Sunday, October 25, 2009

Re-Evaluating "Base"

There are few things in cycling which people get more passionate about than how to perform base training. I've only been cycling for a little while, but I swam for 18 years before that. That background helped to form my opinion. In the fall--at the start of the season--we really put in lots of volume, and much of that volume was done at a tempo/threshold type of effort. We never showed up at the pool and cruised around at a HR of 110 BPM. might know where I am headed...

Why do so many people insist upon cruising around at absurdly slow speeds in order to establish their "base"? Doesn't this just de-train people and lead them towards becoming out of shape? What is the purpose? How does it develop tools which will be used on race day? What foundation is it establishing?

I believe "base training" in cycling has its origins in what some professional racers do for a period of time during the off-season. If you race 9 months per year, say 100-200 times, your body is going to need some time to just cruise along nice and easy before you get back into the swing of things. If you did the "Race to the Sun" and you also peaked for the UCI World Champs, then you probably raced something absurd like 10,000 km. You need to cruise around nice and easy for a while.

Since most of us are still looking to improve from one season to the next, it seems we should focus on continuing to make improvements/gains. That doesn't mean we need to kill ourselves with race intervals each workout, but it is imperative to still go at least moderately hard. I rode 100 miles once--just to say I did it--but I don't feel the need to do it again.

I think the real reason most people do these coffee rides in the winter is they are afraid to truly work on their base, their foundation. The foundation of our sport is our tempo and threshold fitness. 28 hour training weeks won't do it. Tons of threshold/tempo work will take your base fitness to the next level. Its amazing how well you can fine-tune a strong base fitness.

Want to be ready to crush it come spring? Work on your FTP. Many people don't do 2x20s, at least not regularly. They are essential, and they are hard if one is not used to performing them.

I built fitness this year with 2x20s. I love em. I need a mental break from structured 2x20s all the time; however, I still want to further fine tune my base for next year. Base training for me (at least on weekends) means 90-150 minute intervals at high tempo to low-threshold range in WKO+. 120 minutes at 300+ watts is certainly better in terms of base training than just cruising along at 200 for 4-5 hours. During the week, and on crummy weather days, its still 20s on the rollers or fun at Hains.

I guess being new to the sport means I don't accept the norm as gospel truth. Maybe I will fall apart on my bike at 2:01 into Jeff Cup, but I sure wouldn't want to try to get in the break after cuising around at 200 watts for miles on end with weight lifting holding me up.

What does base mean to you? If you lift weights in the fall/winter, how often do you perform 2x20:00? If you didn't lift, could you get an extra tempo workout in each week?
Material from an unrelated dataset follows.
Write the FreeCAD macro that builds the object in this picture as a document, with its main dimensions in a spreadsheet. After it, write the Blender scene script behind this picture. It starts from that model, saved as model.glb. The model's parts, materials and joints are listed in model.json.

What do you during your base?

Up next...quantifying your base/foundation...

Tuesday, October 13, 2009

20K in 25:05

Closed out my season with a low-key 20K TT back in San Diego. I grew up out there, and it was great to see my parents. They haven't been able to see me compete in anything in quite some time, so I think they really had fun watching.

I won the Cat 1/2/3 race going away, which is great. I ended up officially in 25:10; however, my computer said 25:05, so that is what I'm going with. The starter got distracted prior to my countdown, and he sent me off late. It didn't matter though, and I certainly wasn't going to be "that guy" who disputes 5 irrelevant seconds.
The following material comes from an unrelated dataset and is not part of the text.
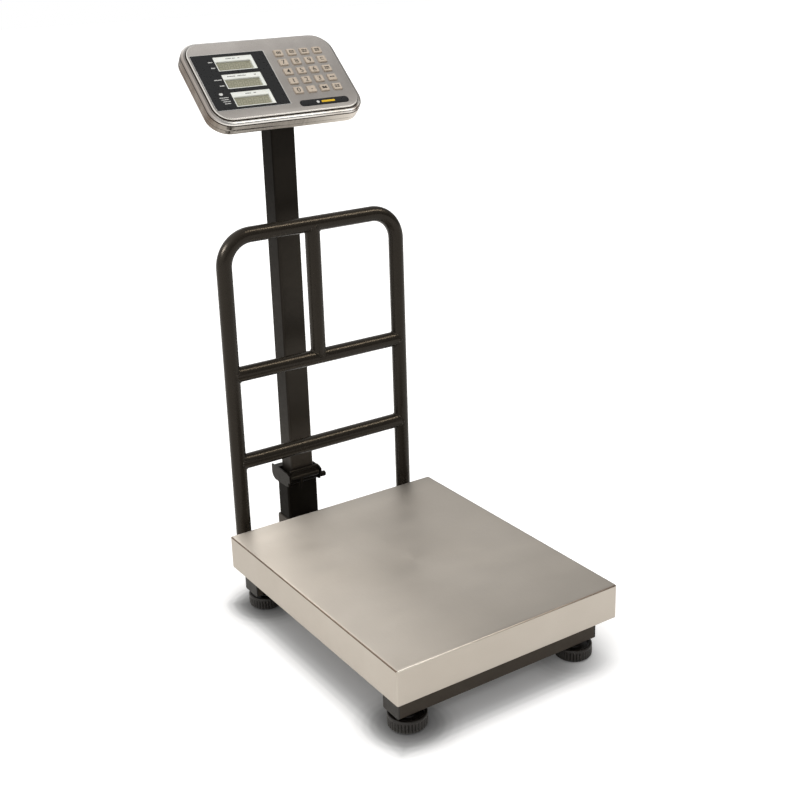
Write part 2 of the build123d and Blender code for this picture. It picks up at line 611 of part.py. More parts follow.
def rear_housing():
    shell = case_slab(0.5, REAR_W, SEAM_W - 0.4)
    shell = fillet(edges_at(shell, REAR_W), 4.0)
    shell += fillet(edges_at(bulge_slab(0, BULGE_W, REAR_W + 1), BULGE_W), 3.0)
    shell -= case_slab(2.5, REAR_INNER, SEAM_W + 1)
    shell -= bulge_slab(WALL, BULGE_W + WALL, REAR_INNER + 1)
    # lip that reaches into the front housing
    shell += case_slab(1.9, SEAM_W - 3, SEAM_W + 3) - case_slab(3.9, SEAM_W - 4, SEAM_W + 4)
    for x0 in (-EAR_X1, EAR_X0):
        x1 = x0 + EAR_T
        ear = box(x0, x1, TILT_V - TILT_BOSS, TILT_V + TILT_BOSS, TILT_W, REAR_W + 1)
        ear += rod_x(TILT_BOSS, x0, x1, TILT_V, TILT_W)
        shell += ear
    shell -= rod_x(PIN_R, -20, 20, TILT_V, TILT_W)
    w0, w1 = REAR_W - 1, REAR_INNER + 0.1
    for u, v in SCREWS:
        shell -= rod_z(1.7, w0, w1, u, v)
    shell -= rod_z(3.4, w0, w1, JACK_U, JACK_V)
    shell -= box(SWITCH_U - 6.1, SWITCH_U + 6.1, SWITCH_V - 10, SWITCH_V + 10, w0, w1)
    return shell


def power_switch():
    """Rocker: a cylinder segment with a shallow V face, resting in its off position."""
    rocker = rod_x(SWITCH_R, -5.9, 5.9, 0, 0)
    rocker -= Rot(8, 0, 0) * box(-8, 8, -14, 0, -14, -6.2)
    rocker -= Rot(-8, 0, 0) * box(-8, 8, 0, 14, -14, -6.2)
    rocker -= box(-8, 8, -12, 12, 3, 12)
    return Pos(SWITCH_U, SWITCH_V, SWITCH_W) * Rot(-9, 0, 0) * rocker


def housing_screws():
    return group(*[
        rod_z(1.4, REAR_W, -13, u, v) + rod_z(2.9, REAR_W - 1.8, REAR_W, u, v)
        - Pos(u, v, REAR_W - 2) * hexagon(2.2, 1.4)
        for u, v in SCREWS])


def tilt_bolt():
    """Bolt through the ears with its head on the right, and the nut on the left."""
    across, head_h, nut_h = 13.0, 5.3, 6.5
    bolt = rod_x(PIN_R, -21.0, 18.0, TILT_V, TILT_W)
    bolt += Pos(EAR_X1, TILT_V, TILT_W) * Rot(0, 90, 0) * hexagon(across, head_h)
    nut = Pos(-EAR_X1 - nut_h, TILT_V, TILT_W) * Rot(0, 90, 0) * hexagon(across, nut_h)
    nut -= rod_x(PIN_R, -25.0, -17.0, TILT_V, TILT_W)
    return group(bolt, nut)


def key(u, v):
    """Tapered cap, straight stem and retaining flange."""
    cap = extrude(RectangleRounded(KEY_W, KEY_H, KEY_R), KEY_TOP, taper=14)
    cap = fillet(edges_at(cap, KEY_TOP), 0.5)
    cap += Pos(0, 0, -2.4) * extrude(RectangleRounded(KEY_W, KEY_H, KEY_R), 2.4)
    cap += Pos(0, 0, -3.3) * extrude(RectangleRounded(KEY_W + 3, KEY_H + 3, KEY_R), 1.1)
    return Pos(u, v, 0) * cap


# ----------------------------------------------------------- build and export
parts = {"front_cross_beam": cross_beam(FRONT_Y)}
for build in (rear_cross_beam, base_spine, rear_outrigger, beam_end_caps, load_cell,
              load_cell_bolts, signal_cable, platform_frame, platform_pads, platter_cover,
              guard_rail, rail_bolts, lower_post, hinge_bracket, hinge_pins, clamp_bolt,
              latch_lever, column_tube, column_knuckle, head_bracket):
    parts[build.__name__] = build()
for y, end in ((FRONT_Y, "front"), (REAR_Y, "rear")):
    for x, side in ((-FOOT_X, "left"), (FOOT_X, "right")):
        parts[f"foot_pad_{end}_{side}"] = foot_pad(x, y)
        parts[f"foot_wheel_{end}_{side}"] = foot_wheel(x, y)
for build in (front_housing, front_overlays, lcd_bezels, lcd_modules, keypad_board,
              main_board, battery, rear_housing, power_switch, housing_screws, tilt_bolt):
    parts[build.__name__] = HEAD * build()
for label, (u, v) in KEY_PLACES.items():
    parts[f"key_{label}"] = HEAD * key(u, v)

bounds = [shape.bounding_box() for shape in parts.values()]
middle_y = (min(b.min.Y for b in bounds) + max(b.max.Y for b in bounds)) / 2
os.makedirs("parts", exist_ok=True)
for name, shape in parts.items():
    export_step(Pos(0, -middle_y, -FLOOR) * shape, f"parts/{name}.step")
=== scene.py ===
"""Platform scale: a stainless platter on a beam frame with four feet, a tubular guard
rail at the back, and a column that carries a tilted head with three displays and twenty keys.

+X is right, +Y is back and +Z is up. Sizes are in millimetres: from the platter's middle for
the base, and in the head's own axes (u right, v up the face, w out of it) for the head.
"""
import bpy
import bmesh
import json
from math import sin, cos, pi, radians, sqrt, floor
from mathutils import Vector, Matrix
from mathutils.geometry import tessellate_polygon

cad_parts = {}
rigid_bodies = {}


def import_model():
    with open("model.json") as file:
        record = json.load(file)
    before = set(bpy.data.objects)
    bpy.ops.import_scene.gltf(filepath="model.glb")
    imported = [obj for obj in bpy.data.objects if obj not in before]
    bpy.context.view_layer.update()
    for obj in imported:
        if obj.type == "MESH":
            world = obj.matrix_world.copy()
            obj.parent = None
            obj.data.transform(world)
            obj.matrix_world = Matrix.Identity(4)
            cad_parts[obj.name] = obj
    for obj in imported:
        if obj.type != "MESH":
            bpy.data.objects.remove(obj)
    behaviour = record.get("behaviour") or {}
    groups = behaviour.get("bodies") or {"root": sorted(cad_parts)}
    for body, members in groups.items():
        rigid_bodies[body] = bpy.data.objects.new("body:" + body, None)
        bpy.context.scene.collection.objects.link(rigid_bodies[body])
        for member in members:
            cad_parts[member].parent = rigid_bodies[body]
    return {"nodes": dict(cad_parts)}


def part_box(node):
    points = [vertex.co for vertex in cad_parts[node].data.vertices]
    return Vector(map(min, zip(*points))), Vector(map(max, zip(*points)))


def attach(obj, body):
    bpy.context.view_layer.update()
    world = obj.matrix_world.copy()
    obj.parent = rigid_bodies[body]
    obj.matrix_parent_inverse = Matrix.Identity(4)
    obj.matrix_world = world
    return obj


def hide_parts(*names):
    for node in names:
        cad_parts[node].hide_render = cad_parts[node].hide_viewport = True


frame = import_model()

bpy.context.view_layer.update()
NODES = frame["nodes"]
scene = bpy.context.scene

# ------------------------------------------------------------------ sizes
MM = 0.001

# Platter: half sizes, heights of its top and lower edge, sheet thickness
PLATTER_X, PLATTER_Y = 200.0, 250.0
PLATTER_TOP, PLATTER_EDGE = 121.6, 66.2
SHEET = 1.5

# Guard rail
RAIL_R = 12.7                # tube radius
RAIL_X, RAIL_Y = 162.4, 277.0
RAIL_TOP = 617.0             # centreline of the top run
RAIL_BEND = 48.6             # centreline radius of the upper corners
LEG_END = 45.0               # height of the legs' open ends
BAR_HEIGHTS = (388.5, 235.0)
MOUNT_Y = 242.0              # front of the two mounting plates
RAIL_SEGMENTS = 56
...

I hit the taper perfectly. I felt really fresh; however, I almost ruined the whole thing in the first 5 minutes, when I came out of the gate way too hard. I ride with power, so I knew it was too much, but I really couldn't back off. First 5 minutes were 387 watts, the next 15 were only 350, then the final 5 were 368. Overall was 360 for 25:05. I think one of the best preparation training sessions for going out too hard in the TT was a Tuesday noon ride a few weeks ago with Chuck Hutch, thanks Chuck!
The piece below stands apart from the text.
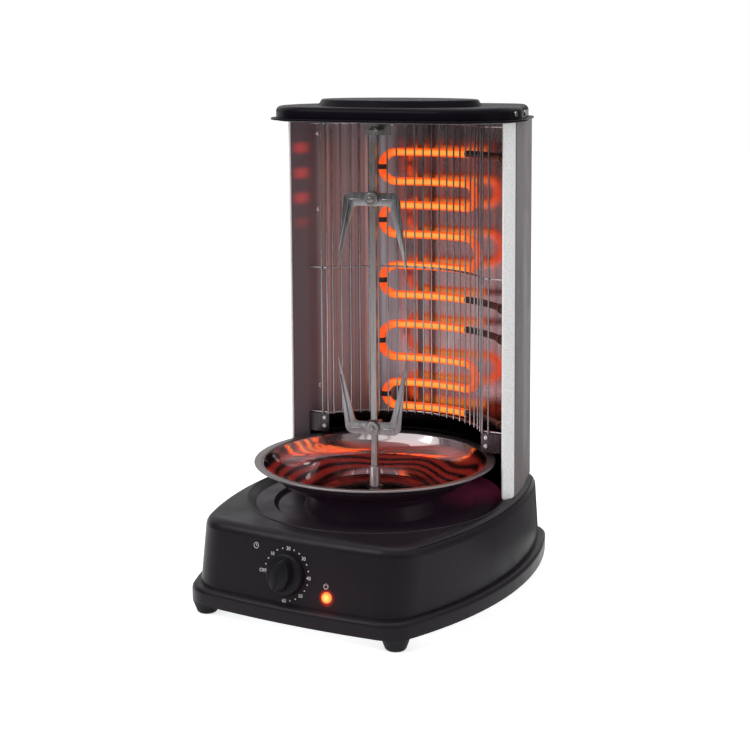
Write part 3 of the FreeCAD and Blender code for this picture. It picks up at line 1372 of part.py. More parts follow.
def bracket_screw_xs():
    """X of the two bracket screws."""
    return (-BRACKET_W * 0.3, BRACKET_W * 0.3)


def bearing_bracket():
    """Bent bracket under the top plate: foot, upright plate and the tongue round the tip."""
    half = BRACKET_W / 2
    foot_piece = box(-half, BRACKET_Y, TOP_Z - BRACKET_T, half, BRACKET_Y + BRACKET_FOOT, TOP_Z)
    plate = box(-half, BRACKET_Y, TOP_Z - BRACKET_DROP, half, BRACKET_Y + BRACKET_T, TOP_Z)
    z0, z1 = TONGUE_Z - BRACKET_T, TONGUE_Z
    tongue = fuse([disc(TONGUE_R, z0, z1), box(-TONGUE_R, 0, z0, TONGUE_R, BRACKET_Y + BRACKET_T, z1)])
    bracket = fuse([foot_piece, plate, tongue])
    holes = [disc(BUSH_R, z0 - 1, z1 + 1)]
    for x in bracket_screw_xs():
        holes.append(disc(SCREW_R, TOP_Z - BRACKET_T - 1, TOP_Z, x, BRACKET_Y + BRACKET_FOOT * 0.6))
    return bracket.cut(Part.makeCompound(holes))


def bearing_bush():
    """Bush in the bracket's tongue that guides the tip of the spit."""
    z0 = TONGUE_Z - BRACKET_T / 2 - BUSH_LENGTH / 2
    sleeve = disc(BUSH_R, z0, z0 + BUSH_LENGTH)
    rim = disc(BUSH_R + 1.0, z0 + BUSH_LENGTH / 2 + BRACKET_T / 2, z0 + BUSH_LENGTH / 2 + BRACKET_T / 2 + 0.8)
    return fuse([sleeve, rim]).cut(disc(SPIT_TIP_R + RUN_GAP, z0 - 1, z0 + BUSH_LENGTH + 2))


def bracket_screws():
    """Two screws up through the bracket's foot into the top plate."""
    y = BRACKET_Y + BRACKET_FOOT * 0.6
    return [screw(V(x, y, TOP_Z - BRACKET_T), Z_AXIS, 5.0) for x in bracket_screw_xs()]


def cord_inlet():
    """Flanged grommet in the rear wall where the supply cord enters."""
    y = housing_rear_y(inlet_z())
    z = inlet_z()
    barrel = rod(INLET_R, V(INLET_X, y + INLET_PROUD, z), V(INLET_X, y - BASE_WALL - INLET_TAIL, z))
    flange = rod(INLET_FLANGE_R, V(INLET_X, y + INLET_FLANGE_T, z), V(INLET_X, y - BASE_WALL / 2, z))
    flange = flange.cut(housing_solid())
    bore = rod(INLET_BORE_R, V(INLET_X, y + INLET_PROUD + 1, z), V(INLET_X, y - BASE_WALL - INLET_TAIL - 1, z))
    return fuse([barrel, flange]).cut(bore)


def housing_rear_y(z):
    """Y of the housing's rear face beside the inlet at a height."""
    share = (z - HOUSING_LOW_Z) / (DECK_Z - HOUSING_LOW_Z)
    return BASE_REAR - FLANGE_LEDGE - DECK_REAR_SETBACK * share - bow_sag(FRONT_BOW_R, INLET_X)


def terminal_block():
    """Ceramic block on the bottom plate where the wires meet."""
    z = BASE_Z + BASE_PLATE_T
    length, width, height = TERMINAL_SIZE
    body = Part.makeBox(length, width, height, V(INLET_X - length / 2, TERMINAL_Y, z))
    top = z + height
    holes = []
    for i in (-1, 0, 1):
        x = INLET_X + i * TERMINAL_PITCH
        holes.append(disc(TERMINAL_HOLE_R, top - TERMINAL_HOLE_DEPTH, top, x, TERMINAL_Y + width / 2))
    return body.cut(Part.makeCompound(holes))


# ------------------------------------------------------------------ nodes
def pair(name, shape):
    """Right and left nodes of one handed piece."""
    return {name + "_right": shape, name + "_left": mirrored(shape)}


def build():
    """Every node of the grill by name."""
    nodes = {
        "base_shell": base_shell(),
        "base_plate": base_plate(),
        "foot_screws": foot_screws(),
        "plate_screws": plate_screws(),
        "timer_case": timer_case(),
        "timer_nut": timer_nut(),
        "timer_shaft": timer_shaft(),
        "timer_knob": timer_knob(),
        "lamp_lens": lamp_lens(),
        "lamp_holder": lamp_holder(),
        "motor_case": motor_case(),
        "motor_cover": motor_cover(),
        "motor_coil": motor_coil(),
        "motor_rotor": motor_rotor(),
        "idler_gear": idler_gear(),
        "output_gear": output_gear(),
        "motor_screws": motor_screws(),
        "drive_bush": drive_bush(),
        "drive_coupler": drive_coupler(),
        "drip_tray": drip_tray(),
        "spit_shaft": spit_shaft(),
        "upper_fork": on_spit(fork(False), UPPER_FORK_Z),
        "lower_fork": on_spit(fork(True), LOWER_FORK_Z),
        "upper_thumb_screw": on_spit(thumb_screw(), UPPER_FORK_Z),
        "lower_thumb_screw": on_spit(thumb_screw(), LOWER_FORK_Z),
        "reflector": reflector(),
        "rear_cover": rear_cover(),
        "rear_screws": rear_screws(),
        "wing_screws": wing_screws(),
        "collar_screws": collar_screws(),
        "collar": collar(),
        "guard_wires": guard_wires(),
        "guard_rings": guard_rings(),
        "heater_upper": heater_element(run_heights()[0], -1),
        "heater_lower": heater_element(run_heights()[1], -1),
        "heater_cold_ends": cold_ends(),
        "heater_insulators": insulators(),
        "heater_strap": heater_strap(),
        "heater_clips": heater_clips(),
        "top_plate": top_plate(),
        "bearing_bracket": bearing_bracket(),
        "bearing_bush": bearing_bush(),
        "bracket_screws": bracket_screws(),
        "cap": cap(),
        "cap_screws": cap_screws(),
        "cord_inlet": cord_inlet(),
        "terminal_block": terminal_block(),
    }
    for name, (x, y) in foot_places().items():
        nodes["foot_" + name] = foot(x, y)
    nodes.update(pair("edge_strip", edge_strip()))
    nodes.update(pair("side_panel", side_panel()))
    return nodes


def main():
    """Write one STEP file for each node."""
    os.makedirs("parts", exist_ok=True)
    for name, shape in build().items():
        solids = shape if isinstance(shape, list) else shape.Solids
        whole = solids[0] if len(solids) == 1 else Part.makeCompound(solids)
        whole.exportStep("parts/" + name + ".step")


main()
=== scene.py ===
"""Looks of an upright electric skewer grill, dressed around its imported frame.

Metres, +Z up, the skewer stands on X = Y = 0 and the cooking side faces -Y.  Each class
holds one sub-assembly: its sizes are fields, its methods build its meshes and dress them.
"""
from __future__ import annotations

import logging
import math
from dataclasses import dataclass, field
from enum import Enum
from typing import Callable, Optional, Sequence

import bmesh
import bpy
from mathutils import Matrix, Vector
from mathutils.geometry import convex_hull_2d

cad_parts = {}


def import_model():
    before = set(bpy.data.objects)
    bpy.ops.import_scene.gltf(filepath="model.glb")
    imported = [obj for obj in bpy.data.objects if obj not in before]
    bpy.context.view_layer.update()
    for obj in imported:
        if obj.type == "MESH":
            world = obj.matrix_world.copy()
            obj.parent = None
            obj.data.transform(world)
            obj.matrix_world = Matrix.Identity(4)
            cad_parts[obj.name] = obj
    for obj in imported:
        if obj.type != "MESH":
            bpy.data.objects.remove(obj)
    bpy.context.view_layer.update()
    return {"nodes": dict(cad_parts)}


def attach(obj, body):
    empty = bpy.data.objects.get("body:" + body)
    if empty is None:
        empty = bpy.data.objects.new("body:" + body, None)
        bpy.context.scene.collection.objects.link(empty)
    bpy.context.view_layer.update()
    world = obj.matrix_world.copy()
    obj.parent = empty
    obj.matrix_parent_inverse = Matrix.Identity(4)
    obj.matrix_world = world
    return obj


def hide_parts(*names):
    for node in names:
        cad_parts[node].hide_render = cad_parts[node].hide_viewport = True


LOG = logging.getLogger("skewer_grill")
MM = 0.001
FULL_TURN = 2.0 * math.pi
UP = Vector((0.0, 0.0, 1.0))
Colour = tuple[float, float, float]
Point = tuple[float, float, float]
Span = tuple[float, float]
Socket = bpy.types.NodeSocket
Outputs = bpy.types.NodeOutputs
BMesh = bmesh.types.BMesh
BLACK: Colour = (0.0, 0.0, 0.0)
WHITE: Colour = (1.0, 1.0, 1.0)
DUST: Colour = (0.35, 0.34, 0.33)


def mm(*values: float) -> Vector:
    """A point given in millimetres, in metres."""
    return Vector(values) * MM


def rgba(colour: object) -> object:
    """A colour of three numbers with alpha 1 added, and anything else as it is."""
    return (*colour, 1.0) if isinstance(colour, tuple) and len(colour) == 3 else colour


def shaded(colour: Colour, share: float) -> Colour:
    """A colour at a share of its brightness."""
    return tuple(value * share for value in colour)


def add_object(name: str, data: bpy.types.ID) -> bpy.types.Object:
    """Adds an object to the scene.

    Args:
        name: its name.
        data: its mesh, lettering, light or camera.

    Returns:
        The object.
    """
    item = bpy.data.objects.new(name, data)
    bpy.context.scene.collection.objects.link(item)
    return item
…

Position is really good right now, CDA is approximately .217, and that is without ever going to the tunnel. Although I do lose 25-30 watts from my road position. I need to work on flexibility, I think. I trained smart this year: 8 hours per week average for the last 6 months. Pete Cannell coached me last year, and I basically followed/executed his training methodology this season on my own, thanks Pete! He really knows his stuff.

If I didn't mess up the pacing, I think I could have gone sub-25, which would have been sweet.

I'm thinking big for next year. Not taking 5 months off the bike like I did from Nov '08 through March '09. I might start with VOS Stage Race out in AZ. Its a time based GC, so that is good for me.

Its getting chilly outside, so its time to bring it back indoors. Lots of emotion rollers training with workouts of 45-75 minutes.